The same report states a mere 18% of European office workers want to return to an office environment five days a week.

And whilst some three weeks ago the government encouraged a return to work, few have done so to date.

It takes around four weeks for new behaviour to be learnt and with lockdown having been in place for over nine weeks from the last week of March, that enforced behaviour has now become the new norm for many.

And many office commuters have since realised the absurdity of spending well over four hours a day travelling to and from their workplace when for the majority of time they can do their job perfectly well from their home.

The daily commute has also come to be seen as an unnecessary health hazard.

But the media is full of articles and scientific opinion stating the reasons why offices are good for us after all.

They promote social diversity and informal contacts, improve working relationships and for many offer a release from relationship claustrophobia and cabin fever by enabling individuals to leave home.

Management ideology of course has long identified “the company” through its headquarters – its physical presence and hierarchy.

The New Scientist also reported the boss of Microsoft worrying that unmonitored home working will eat into the “social capital” built up in through an office environment.

And no matter how good video conferencing is, as yet at least, it cannot connect people in the same way that face to face meetings can and nor does remote working allow the gossip of “those two minutes before and after” a meeting.

How drastic the impact on city business districts will be is uncertain.

Those of London, Birmingham, Manchester and Leeds have been planned for decades on an assumption of never ending, rising office demand.

The LSE cities expert Prof Tony Travers says that for them, “It’s like death, too frightening to predict.

But a conservative guess might be that half of workers opt for some form of remote working, perhaps for half their time.” That is a roughly 25% cut in traditional office occupancy.

Emptying city centres of a quarter of their office workers would be commercially devastating.

It would wipe out the profit margins of the shops, cafes and pubs that depend on them. Rents would plummet on newly emergent office blocks, lacking as they do the adaptability of the old Victorian streets they replace.

Towers will blight townscapes as corporate dinosaurs.

But this need not be bad news for cities.

The decline in offices will leave more space for housing.

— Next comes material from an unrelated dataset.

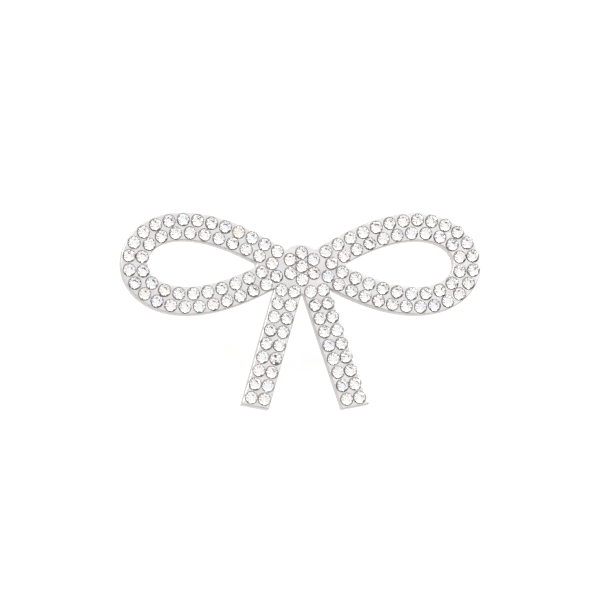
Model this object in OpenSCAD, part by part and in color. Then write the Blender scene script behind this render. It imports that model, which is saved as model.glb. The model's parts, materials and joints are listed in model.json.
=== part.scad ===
// Bow brooch: one cast plate paved with round foil-backed stones, with a riveted pin and a
// turning safety catch on its back.
// The face is +Z and the top of the bow is +Y. The brooch lies on its back. The origin is at
// the middle of the outline, at the level of the lowest point of the catch.
// All shapes are first drawn about the knot's middle stone, with the plate's back at z = 0.

/* [Stones] */
// Diameter of a stone across its girdle
stone_d = 2.05; // [1.8:0.05:2.5]
// Thickness of a stone's girdle
girdle_t = 0.1; // [0.05:0.01:0.2]
// Height of a stone's crown, above the girdle
crown_h = 0.34; // [0.25:0.01:0.5]
// Diameter of a stone's table
table_d = 1.15; // [0.9:0.05:1.5]
// Slope of a stone's back, from the girdle down to its point
back_slope = 41; // [38:1:45]
// How far a stone laps over the edge of its seat
seat_lap = 0.14; // [0.1:0.01:0.3]
// Thickness of the cement between a stone and its seat
cement_t = 0.01; // [0.005:0.005:0.03]
// Free depth below the point of a stone
seat_spare = 0.1; // [0.05:0.05:0.3]
// Gap between neighbouring stones along a row
stone_gap = 0.29; // [0.15:0.01:0.5]
// Gap between the two rows of stones on a ribbon
row_gap = 0.11; // [0.08:0.01:0.3]

/* [Bow] */
// Thickness of the cast plate
plate_t = 2; // [1.6:0.1:3]
// Metal outside the outer stones of a loop
loop_edge = 0.2; // [0.1:0.05:0.6]
// Length of a loop, from its tip in the knot to its round end, along the ribbon's middle
loop_len = 25.4; // [21:0.1:31]
// Height of a loop above its own axis at its fullest, to the ribbon's middle
loop_rise = 6.2; // [5.6:0.1:8]
// Distance of a loop's tip from the middle of the knot
loop_start = 2.5; // [1.5:0.1:3.5]
// Height of a loop's tip above the middle of the knot
loop_lift = 0.2; // [0:0.1:1]
// How far a loop leans up towards its round end
loop_lean = 1; // [0:0.5:5]
// Radius of the opening's inner corner at the knot
tip_round = 0.5; // [0.3:0.1:1]
// Points on the outline of one loop
loop_steps = 84; // [48:12:120]

/* [Tails] */
// Length of a tail, from where the middles of the two tails cross
tail_len = 28.4; // [23:0.1:35]
// Angle of a tail from the upright
tail_angle = 17.2; // [15:0.1:25]
// Height of the crossing of the tails above the middle of the knot
tail_cross = 3.8; // [3:0.1:5]
// Slope of the pairs of stones on a tail
tail_row_slope = 8; // [0:1:17]
// Slope of the cut end of a tail
tail_end_slope = 10.6; // [0:0.1:17]
// Metal outside the stones of a tail, at its sides
tail_edge = 0.15; // [0.1:0.05:0.6]

/* [Knot] */
// Gap between the middle stone and the ring of stones around it
knot_gap = 0.21; // [0.1:0.01:0.4]
// Metal above the ring of stones
knot_edge = 0.4; // [0.2:0.05:1]
// How far the round knot sits below its middle stone
knot_drop = 0.5; // [0:0.1:1]
// Extra distance from the knot's ring to the first stones of the loops and tails
first_gap = 0.25; // [0.1:0.05:0.6]
// Extra distance from the knot's ring to the stone at each side of the knot
side_gap = 0.1; // [0.05:0.05:0.4]
// Angle of the side stones below the level
side_angle = 21; // [18:1:24]

/* [Pin] */
// Height of the pin above the middle of the knot
pin_up = 0.9; // [0.5:0.1:1.2]
// Distance of the pin's middle from the back of the plate
pin_off = 2.5; // [2.3:0.1:4]
// How much thicker the pin is at its eye than along its shank
root_extra = 0.15; // [0.05:0.05:0.3]
// Length of the tapered root, from the middle of the eye
root_len = 1.5; // [1.2:0.1:2]
// Diameter of the pin's shank
shank_d = 0.8; // [0.6:0.05:1]
// Distance from the end of the straight shank to the lock
neck_clear = 0.4; // [0.3:0.1:1]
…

Cultural and leisure activities will recover.

There will be greater opportunities to both preserve and resurrect historic quarters and past industrial buildings, attracting the expanding creative industries that are seen as holding the key to modern city economies, industries that thrive on urban concentration.

So whilst the future use of city centre buildings for large corporates is being seriously challenged, another upside is the regeneration of local communities with small towns, urban and suburban villages.

With more individuals working from their homes, many communities are no longer dormitory towns with an absence of the bulk of the population during the working week.

The spend that used to take place within cities on coffee, breakfast, lunch, snacks, after drinks work and dinner has shifted to local retailers and hospitality, fuelling the rebirth of local communities.

And with those working from home now finding that the journey from ‘the office to the home’ now takes all of 30 seconds rather than a couple of hours, they are enjoying their new found time at both ends of the day to undertake more exercise, spend more time with their family and to preparing meals from both short cut ingredients and from scratch.

This is the positive aspects of the new world – bringing families together and strengthening local communities and economies.

But of course, we must hope that we don’t go into a deep recession but use our resilience and ingenuity to move the economy to rapid recovery.

And it is likely that this recovery lies in places commuters call home, where they can replace the ties of the office with those of neighbourhood where they live.

Whilst the shift in those wanting to continue to work from home is just 35%, in economic terms this is a seismic shift which will reshape how we think about where we live, work, shop and spend our recreation time for many years to come. Indeed the rebirth of local communities has become a very real prospect.